Dem Spielverlauf entsprechend (wem sag ich das), das Geschehen in der WWK-Arena plätscherte so dahin, keine Tore, kaum Chancen, pinke Trikots, scheissegal. Schönster Moment: Als zwei anwesende Schwabmaten erwähnten, Vedad Ibisevic sei der teuerste Mann im Kader. In dem des VfB Stuttgart wohlgemerkt. O tempora.
Wir drei Auswärts-TV-Kieker haben über alles mögliche gequasselt, Fußball war fast Nebensache. Oder hat RB Leipzig wat mit Fußball zu tun? Selbst wenn ja, sage ich nein. Oder umgekehrt. Immer schön Kontra geben, wie beim Skat.

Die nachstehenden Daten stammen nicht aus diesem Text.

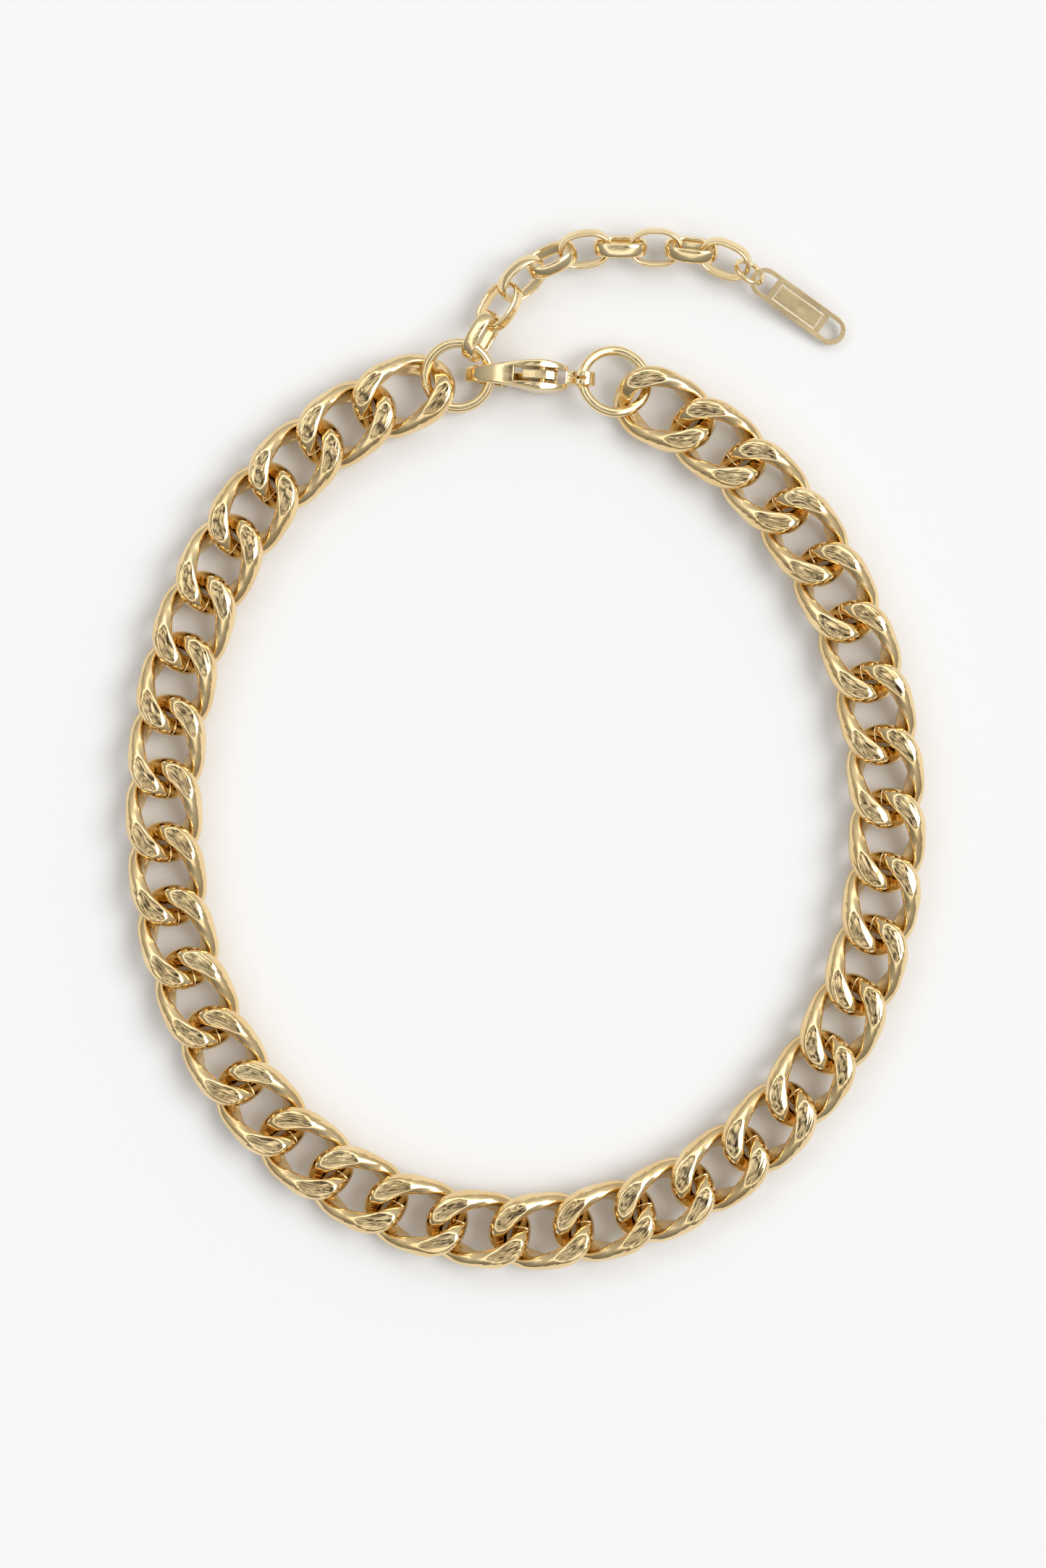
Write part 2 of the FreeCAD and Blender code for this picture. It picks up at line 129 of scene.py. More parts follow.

Eher schon weckten zwei ältere Herren das Interesse, offensichtlich im Rentenalter, die konzentriert die Daddelautomaten beackerten (siehe Foto). Immerhin auch dabei wieder wat gelernt, wenn auch nur fast, nämlich folgendes: Die Automaten machen irgendwann Pause, ganz von sich aus, vollautomatisch könnte man auch sagen. Technik die fasziniert. Sind wohl nur ein paar Minuten, soweit man das von unserem Platz ausmachen konnte, aber immerhin. War mir bislang unbekannt. Warum das so ist? Unsere Vermutungen mäanderten (tolles Fremdwort) in verschiedene Richtungen: Symbolische Anti-Spielsucht-Maßnahme, Pinkelpausen-Erinnerung, Bierbestell-Aufforderung, postfaktische Elastizität (häääh?!), so was in der Richtung. Unsere fesche Hertha hat die beiden Oldschool-Gamer jedenfalls nicht die Bohne interessiert, irgendwie auch verständlich gestern Nachmittag, deshalb auch kein Vorwurf von uns.